Most developers seem to be running this from a WeTab, so that would probably the tablet of choice. There is about a dozen devices which are able to run Plasma Active quite decently though; they can be found by a small search through their website.

Comment Re:Integrating with reality (Score 2) 139

The whole idea of this system is that it can be slowly phased in. The system looks at other cars with the system nearby and looks at their behavior. If a car somewhat in front of you is breaking, a signal is sent to the driver that something is about to happen. It is not really autonomous right now, but supporting the driver.

Comment Re:RELIGIOUS? (Score 1) 90

I find that neither emacs nor vi qualifies to be a proper editor; that simplifies discussions very much. More serious contestants for the title include nano and mcedit, but roughly any GUI editor wins from CLI editors if you ask me.

Comment BibTeX (Score 1) 134

It may not be a complete solution, but have you looked at BibTeX? BibTeX itself is only a format for nicely stating the information you have available (which magazine, article title, which pages in the magazine, authors, etc), but in the entire BibTeX ecosystem a number of indexing systems are built. Quite a lot of them are for desktop use (so you can manage your own BibTeX entries), but I'd imagine there would be some web-based system for this as well.

Comment Re:Google shouldn't worry (Score 1) 418

Here in the Netherlands we have a law (of which i'm not sure if it's a European or just a Dutch law) which allows anyone to receive all data broadcast through the airwaves and listen to/read it, as long as it is all unencrypted or plainly audible. Since the networks were open, i'd say it's just a use of that law and nothing illegal happened. If you put anything into the air unencrypted, it is for anyone to receive. Thinking otherwise is stupid and naive (and hence done by 90% of the population)

Comment Qt (and KDE) (Score 1) 393

I'd say Trolltech has managed to make a open-source technology (Qt) profitable. Be it by first making it not 100% completely free open-source (via QPL and later as a GPL-library), but eventually it is not free and by working with a large open source project (KDE), the momentum for using Qt has increased a lot. Without KDE, Qt wouldn't have been where it is now (and vice versa).

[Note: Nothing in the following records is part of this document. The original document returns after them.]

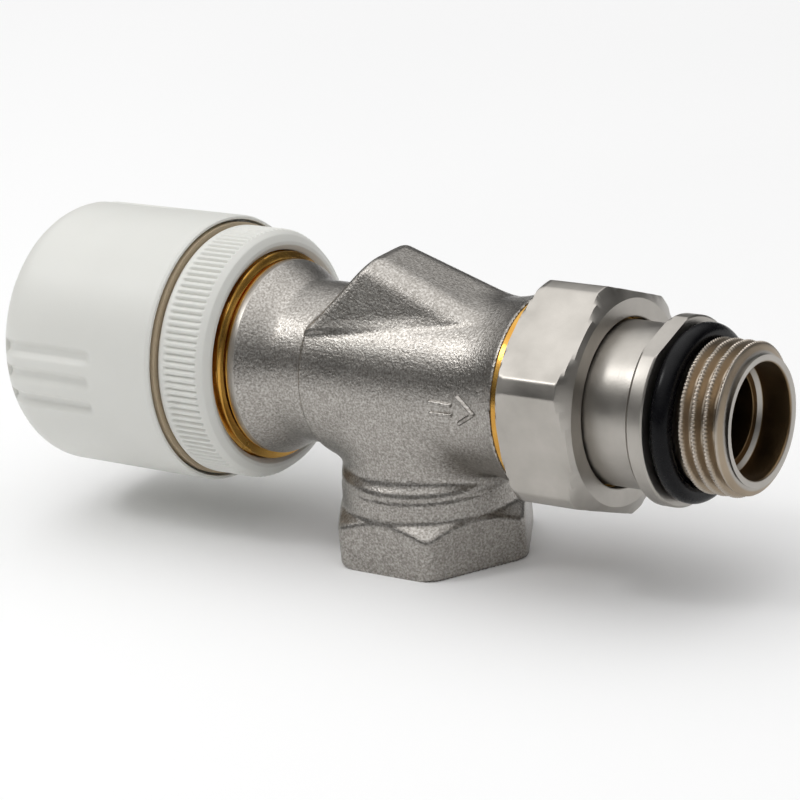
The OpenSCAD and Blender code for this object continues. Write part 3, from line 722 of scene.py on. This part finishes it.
def make_camera(azimuth, elevation, roll, distance, aim, lens):
    """A camera that looks at the main axis above the port, moved sideways and up by aim (mm)."""
    az, el, tilt = (math.radians(v) for v in (azimuth, elevation, roll))
    back = Vector((math.sin(az) * math.cos(el), -math.cos(az) * math.cos(el), math.sin(el)))
    right = Vector((math.cos(az), math.sin(az), 0))
    up = back.cross(right)
    side = right * math.cos(tilt) + up * math.sin(tilt)
    top = up * math.cos(tilt) - right * math.sin(tilt)
    place = Vector((0, 0, AXIS)) + side * aim[0] + top * aim[1] + back * distance
    data = bpy.data.cameras.new("camera")
    data.sensor_width, data.lens = 36.0, lens
    data.clip_start, data.clip_end = 0.01, 20
    camera = bpy.data.objects.new("camera", data)
    camera.matrix_world = Matrix((side, top, back)).transposed().to_4x4()
    camera.matrix_world.translation = place * MM
    bpy.context.scene.collection.objects.link(camera)
    bpy.context.scene.camera = camera


def make_sky(stops, lean):
    """A studio sky: dark at the horizon, bright overhead, brighter by lean towards -X."""
    world = bpy.data.worlds.new("studio")
    world.use_nodes = True
    tree = world.node_tree
    place = add(tree, "ShaderNodeTexCoord")
    parts = add(tree, "ShaderNodeSeparateXYZ")
    tree.links.new(place.outputs["Generated"], parts.inputs["Vector"])
    top = stops[-1][1]
    shade = ramp(tree, parts.outputs["Z"], [(z, (v / top,) * 3) for z, v in stops])
    side = span(tree, parts.outputs["X"], 1 + lean, 1 - lean, -1.0, 1.0)
    power = add(tree, "ShaderNodeMath", operation="MULTIPLY")
    tree.links.new(side, power.inputs[0])
    power.inputs[1].default_value = top
    back = tree.nodes["Background"]
    tree.links.new(shade, back.inputs["Color"])
    tree.links.new(power.outputs["Value"], back.inputs["Strength"])
    bpy.context.scene.world = world


make_floor()
make_camera(azimuth=37.0, elevation=19.2, roll=-5.68, distance=480.0, aim=(-3.15, -3.625), lens=154.2)
area_light("key", place=(-0.30, -0.22, 0.42), aim=(0, 0, 0.02), size=(0.10, 0.10), power=0.4)
# Height above the horizon and brightness
SKY = [(0.0, 0.07), (0.32, 0.08), (0.52, 0.40), (0.68, 1.00), (0.86, 1.45), (1.0, 1.8)]
make_sky(SKY, lean=0.15)
bpy.context.scene.view_settings.view_transform = "Standard"
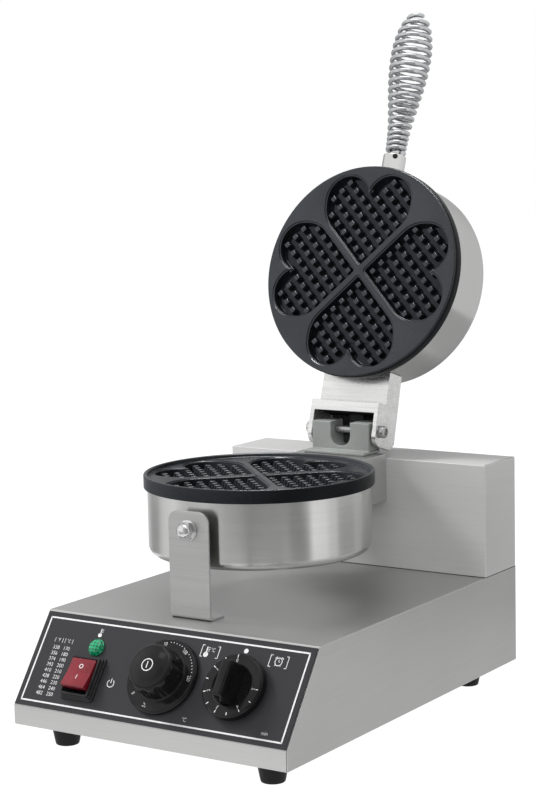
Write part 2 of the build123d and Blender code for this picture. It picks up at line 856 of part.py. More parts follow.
def make_handle():
    drum_body = upper_plate_frame * Cylinder(drum_radius + saddle_gap, 4 * drum_depth)
    ferrule = rod(ferrule_radius, -wall_cut, ferrule_length)
    ferrule = chamfer(ferrule.edges().sort_by(Axis.Z)[-1], ferrule_chamfer)
    ferrule -= rod(rod_radius + bolt_gap, -wall_cut - 1, ferrule_length + 1)
    keep("handle_ferrule", handle_place * ferrule - drum_body)
    core = rod(rod_radius, -rod_inside - rod_nut_height, ferrule_length + rod_above)
    keep("handle_rod", handle_place * core)
    corner = rod_nut_flats / math.sqrt(3)
    lean = corner * math.tan(math.radians(handle_tilt))
    seat = -drum_wall - (drum_inner - math.sqrt(drum_inner**2 - corner**2)) - lean
    nut = hexagon(rod_nut_flats, seat - rod_nut_height, seat)
    nut -= rod(rod_radius + bolt_gap, seat - rod_nut_height - 1, seat + 1)
    keep("handle_nut", handle_place * nut)

    path = coil_path()
    wire_corner = wire_flats / 2 / math.cos(math.pi / wire_sides)
    section = Plane(origin=path @ 0, z_dir=path % 0) * RegularPolygon(wire_corner, wire_sides)
    coil = sweep(section, path=path, transition=Transition.RIGHT)
    coil_start = ferrule_length + coil_seat_gap + wire_corner
    keep("handle_spring", handle_place * Pos(0, 0, coil_start) * coil)


# ---------------------------------------------------------------- controls on the slope
def upright_edges(solid):
    return solid.edges().filter_by(Axis.Z)


def make_panel():
    half = base_width / 2 - panel_side_margin
    overlay = block(-half, half, panel_bottom, panel_top, 0, panel_thickness)
    keep("control_panel", panel_frame * (overlay - panel_cutters()))

    rim = panel_thickness + lamp_rim
    crown = panel_thickness + lamp_crown
    stem = [
        (0, -lamp_length),
        (lamp_stem_radius, -lamp_length),
        (lamp_stem_radius, panel_thickness),
        (lamp_radius, panel_thickness),
    ]
    lamp = turned(stem + dome_points(lamp_radius, rim, crown))
    keep("indicator_lamp", panel_frame * Pos(lamp_x, lamp_up, 0) * lamp)


def make_switch():
    half_w = switch_body_width() / 2
    half_h = switch_body_height() / 2
    body = block(-half_w, half_w, -half_h, half_h, -switch_depth, switch_collar_top)
    body = fillet(upright_edges(body), switch_corner)
    flange_x = switch_flange_width / 2
    flange_y = switch_flange_height / 2
    flange_top = panel_thickness + switch_flange_thickness
    flange = block(-flange_x, flange_x, -flange_y, flange_y, panel_thickness, flange_top)
    body += fillet(upright_edges(flange), switch_corner)
    step_x = half_w + switch_step
    step_y = half_h + switch_step
    step = block(-step_x, step_x, -step_y, step_y, panel_thickness, switch_step_top)
    body += fillet(upright_edges(step), switch_corner)
    cavity_x = rocker_width / 2 + rocker_side_gap
    cavity_y = switch_opening_half()
    body -= block(-cavity_x, cavity_x, -cavity_y, cavity_y, -switch_cavity_floor, switch_collar_top + 1)
    pocket_x = rocker_width / 2 + trunnion_length + bolt_gap
    pivot = Pos(0, 0, rocker_pivot_height)
    body -= pivot * along_hinge(trunnion_radius + running_gap, -pocket_x, pocket_x)
    switch_place = panel_frame * Pos(switch_x, switch_up, 0)
    keep("rocker_housing", switch_place * body)

    a = rocker_half_length
    b = rocker_bottom_half
    key = side_profile(
        [
            (-a, rocker_rise),
            (a, rocker_rise),
            (a, rocker_waist),
            (b, -rocker_bottom_drop),
            (-b, -rocker_bottom_drop),
            (-a, rocker_waist),
        ],
        rocker_width / 2,
    )
    key += along_hinge(trunnion_radius, -rocker_width / 2 - trunnion_length, rocker_width / 2 + trunnion_length)
    keep("power_rocker", switch_place * pivot * Rot(-rocker_tilt, 0, 0) * key)


def spindle_place(x):
    return panel_frame * Pos(x, knob_up, 0)


def make_spindle(name, body_name, x, width, height, depth):
    """A regulator behind the sheet, its bush through the panel and its spindle up into the knob."""
    low = -sheet - depth
    body = block(-width / 2, width / 2, -height / 2, height / 2, low, -sheet)
    body += rod(bush_radius, -sheet, panel_thickness + bush_rise)
    bore_end = -sheet - depth / 2
    body -= rod(spindle_radius + running_gap, bore_end, panel_thickness + bush_rise + 1)
    keep(body_name, spindle_place(x) * body)
    keep(name, spindle_place(x) * rod(spindle_radius, bore_end + bolt_gap, knob_bore_end() - bolt_gap))


def knob_bottom():
    return panel_thickness + knob_gap


def knob_bore_end():
    return panel_thickness + bush_rise + bush_cavity + spindle_in_knob


def knob_bore():
    """The hollow under a knob: room for the bush, and the bore that sits on the spindle."""
    room = panel_thickness + bush_rise + bush_cavity
    bore = rod(bush_radius + bush_cavity, 0, room)
    return bore + rod(spindle_radius + running_gap, room, knob_bore_end())


def make_knobs():
    skirt = thermostat_skirt_radius
    grip = thermostat_grip_radius
    base = thermostat_grip_base
    shoulder = thermostat_grip_shoulder
    top = thermostat_grip_top
    dial = [(0, knob_bottom()), (skirt, knob_bottom()), (skirt, base), (grip, base)]
    knob = turned(dial + dome_points(grip, shoulder, top)) - knob_bore()
    flute_x = grip + thermostat_flute_radius - thermostat_flute_depth
    flute = Pos(flute_x, 0, 0) * rod(thermostat_flute_radius, base, thermostat_flute_top)
    knob -= [Rot(0, 0, 360 / thermostat_flutes * (i + 0.5)) * flute for i in range(thermostat_flutes)]
    keep("temperature_knob", spindle_place(thermostat_x) * knob)

    face = timer_face
    dial = turned(
        [
            (0, knob_bottom()),
            (timer_radius, knob_bottom()),
            (timer_radius, face),
            (timer_dish_radius, face),
            (timer_dish_radius, timer_dish_floor),
            (0, timer_dish_floor),
        ]
    )
    half_rib = timer_rib_width / 2
    rib = block(0, timer_dish_radius, -half_rib, half_rib, timer_dish_floor, timer_dish_floor + timer_rib_rise)
    dial += [Rot(0, 0, 360 / timer_ribs * i) * rib for i in range(timer_ribs)]
    bar = Rectangle(timer_bar_width, 2 * timer_dish_radius)
    dial += Pos(0, 0, timer_dish_floor) * extrude(bar, timer_bar_top - timer_dish_floor, taper=timer_bar_taper)
    keep("timer_knob", spindle_place(timer_x) * (dial - knob_bore()))


# ---------------------------------------------------------------- build and write
make_base()
make_rear_housing()
heart = heart_pocket()
make_lower_head(heart)
make_upper_head(heart)
make_supports()
make_strip_bolt()
make_hinge()
make_lid_bracket()
make_leads()
make_handle()
make_panel()
make_switch()
make_spindle(
    "thermostat_spindle",
    "thermostat_body",
    thermostat_x,
    thermostat_body_width,
    thermostat_body_height,
    thermostat_body_depth,
)
make_spindle("timer_spindle", "timer_body", timer_x, timer_body_width, timer_body_height, timer_body_depth)
make_knobs()

os.makedirs("parts", exist_ok=True)
for node, shape in parts.items():
    export_step(shape, f"parts/{node}.step")
print(len(parts), "nodes")
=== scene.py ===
import json
import math
from contextlib import contextmanager

import bmesh
import bpy
from bpy.props import FloatProperty, FloatVectorProperty, IntProperty, PointerProperty
from mathutils import Matrix, Vector

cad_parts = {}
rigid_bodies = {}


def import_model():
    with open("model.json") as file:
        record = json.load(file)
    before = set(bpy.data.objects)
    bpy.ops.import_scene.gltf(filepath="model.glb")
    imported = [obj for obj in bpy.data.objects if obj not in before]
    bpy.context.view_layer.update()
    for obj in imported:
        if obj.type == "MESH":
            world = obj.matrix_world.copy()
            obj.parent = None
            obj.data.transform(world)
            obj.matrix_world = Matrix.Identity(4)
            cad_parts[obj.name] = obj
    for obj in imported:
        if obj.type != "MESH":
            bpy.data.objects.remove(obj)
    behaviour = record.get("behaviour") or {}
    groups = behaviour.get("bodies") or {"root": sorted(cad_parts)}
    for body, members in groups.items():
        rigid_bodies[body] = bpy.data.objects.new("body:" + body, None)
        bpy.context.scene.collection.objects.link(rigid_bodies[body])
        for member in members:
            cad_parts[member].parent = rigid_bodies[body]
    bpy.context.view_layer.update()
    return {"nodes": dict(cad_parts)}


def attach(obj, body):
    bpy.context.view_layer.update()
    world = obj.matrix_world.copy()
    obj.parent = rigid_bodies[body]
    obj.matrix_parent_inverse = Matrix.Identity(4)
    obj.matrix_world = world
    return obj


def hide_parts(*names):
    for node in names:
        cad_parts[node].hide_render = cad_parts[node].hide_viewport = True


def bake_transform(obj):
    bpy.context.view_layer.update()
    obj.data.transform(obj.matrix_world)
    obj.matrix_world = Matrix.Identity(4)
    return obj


bl_info = {
    "name": "Waffle Maker Dresser",
    "version": (1, 0, 0),
    "blender": (4, 5, 0),
    "location": "View3D > Sidebar > Waffle Maker",
    "description": "Dresses a countertop waffle maker with steel, cast plates, controls and a coil handle",
    "category": "Object",
}

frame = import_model()
MM = 0.001

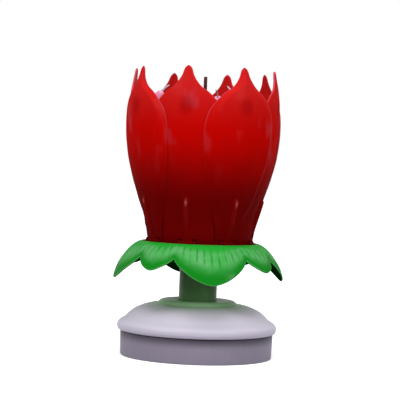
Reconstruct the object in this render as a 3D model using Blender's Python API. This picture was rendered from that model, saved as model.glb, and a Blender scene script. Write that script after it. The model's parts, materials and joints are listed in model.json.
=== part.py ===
"""A musical birthday candle: a flower bud of eight petals on a round base with a motor and a sound board.

Metres, +Z up. The origin is the centre of the base's underside, and -Y is the front.
An azimuth is an angle from the front, positive towards +X.
Lighting the fuse frees the petals. The conical spring then lifts the pusher ring against the heels of the
petals, the rod in the hollow spindle rises off the switch leaf, and the motor turns the whole flower.
"""

import math

import bmesh
import bpy
import numpy as np
from mathutils import Matrix, Vector

# Clearances and mesh fineness
GAP = 0.0003  # between two pieces that touch on the real object
RUN = 0.0001  # radial clearance of a turning fit
OVERRUN = 0.001  # how far a cutter runs past the wall that it cuts
BITE = 0.0004  # how far a boss runs into the wall that carries it
ROUND_SEGMENTS = 36
HUB_SEGMENTS = 20
SMALL_SEGMENTS = 10
SHARP_ANGLE = math.radians(35)
FLAT_ANGLE = math.radians(0.5)

# Battery cell, an AA size
CELL_R = 0.00725
CELL_L = 0.0505
CELL_NUB_R = 0.00275
CELL_NUB_L = 0.0010
CELL_CORNER = 0.0008
SPINDLE_STRIP = 0.00925  # strip beside the spindle that the battery bay leaves free
CELL_OFFSET = SPINDLE_STRIP + CELL_R
CONTACT_T = 0.0004
CONTACT_SIZE = 0.0090
CONTACT_SPRING_L = 0.0022
CONTACT_WIRE_R = 0.00035
CONTACT_SPRING_R = 0.0030
CONTACT_TIP_R = 0.0017
CONTACT_TURNS = 1.75

# Base drum
BASE_WALL = 0.0016
CELL_MARGIN = 0.00155  # between the corner of the cell and the drum wall
DRUM_INNER_R = math.hypot(CELL_L / 2, CELL_OFFSET + CELL_R) + CELL_MARGIN
DRUM_R = DRUM_INNER_R + BASE_WALL
DRUM_DRAFT = 0.00035  # the drum is this much wider at its top
DRUM_H = 0.0128
DRUM_FOOT_ROUND = 0.0006
FOOT_RIM_H = 0.0010  # the floor is set back by this much
FLOOR_T = 0.0018
FLOOR_TOP = FOOT_RIM_H + FLOOR_T
SPIGOT_H = 0.0020
SPIGOT_T = 0.0008

# Motor and gear train, in a stack on the floor
MOTOR_R = 0.0122
MOTOR_H = 0.0116
MOTOR_CAP_H = 0.0022
MOTOR_CAP_SET_BACK = 0.0007
MOTOR_BOSS_R = 0.0030
MOTOR_BOSS_H = 0.0011
MOTOR_FLAT_SHARE = 0.82
MOTOR_SHAFT_R = 0.0009
MODULE = 0.0007
OUTPUT_TEETH = 36
LARGE_TEETH = 30
SMALL_TEETH = 10
ADDENDUM_SHARE = 0.75
DEDENDUM_SHARE = 1.10
BACKLASH_SHARE = 0.30
PRESSURE_ANGLE = math.radians(20)
GEAR_FACE = 0.0020
GEAR_SIDE_GAP = 0.0005
PLATE_T = 0.0012
PLATE_EDGE = 0.0035
AXLE_R = 0.0010
COMPOUND_ANGLE = math.radians(150)
MOTOR_ANGLE = math.radians(34.4)  # direction from the compound gear to the motor, from +X
GEAR_DISTANCE = MODULE * (OUTPUT_TEETH + SMALL_TEETH) / 2
MOTOR_DISTANCE = MODULE * (LARGE_TEETH + SMALL_TEETH) / 2
MOTOR_Z = FLOOR_TOP + GAP
PLATE_Z = MOTOR_Z + MOTOR_H + GAP
LARGE_Z = PLATE_Z + PLATE_T + GAP
OUTPUT_Z = LARGE_Z + GEAR_FACE + GEAR_SIDE_GAP
GEAR_TOP = OUTPUT_Z + GEAR_FACE
GEAR_HEADROOM = 0.0039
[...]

It's about taking a large collection of open source code, and selling services/support on at least a part of it. If the added value for paying is high enough, companies will pay.

Comment Know how these contests work (Score 1) 407

I have participated in plenty of contests and know enough about the rules to say that you don't have to worry about runtime and memory usage differences between programming language. Depending on the language used, a solution can take longer or use more memory so that the programming language is pretty much moot and the algorithm is the important bit.

Usually, the runtimes are used to filter algorithms to ones that use the correct runtime. If a problem is about sorting, they will want a O(n log n) algorithm. Nearly any O(n log n) algorithm will work and anything higher (usually O(n^2)) will fail.

Now that we've leveled the playing field we can get to the language features. My language of choice for these contests is C++ for two reasons. The first one is personal: i know C/C++ pretty well. The second one is a main advantage: the C++ STL provides a larger number of containers and standard algorithms with runtime guarantees which greatly speed up writing code if you know how to use them. Many of the newer languages do provide these kinds of libraries, but in my limited experience with the other languages i have been unable to like them as much as the STL for this purpose. The fact that you have runtime guarantees in the STL makes it particularly suited for this contests, where runtime is key.

In the end it all depends on what you want to teach tho. I would dare to dive into C++ with new students, as long as they are eager to learn and show a reasonable level of thinking like a programmer. If you know a lot more about python and can explain and use the algorithmic basics of runtime and memory usage well in python, go ahead and use python. Any language which allows you to strictly adhere to runtime instructions will work.

Comment Re:Nothing to see here... (Score 1) 289

I wouldn't actually say they have a window manager. Chrome itself somehow is a window manager for it's own windows, even when not run in their OS. As you can see when you open the options dialog, there is not really a window manager in place. It just puts the new window fullscreen over the other one. This is nothing more than X itself can do without a window manager.

Oh, and they should loose the Gtk. It's ugly and slow.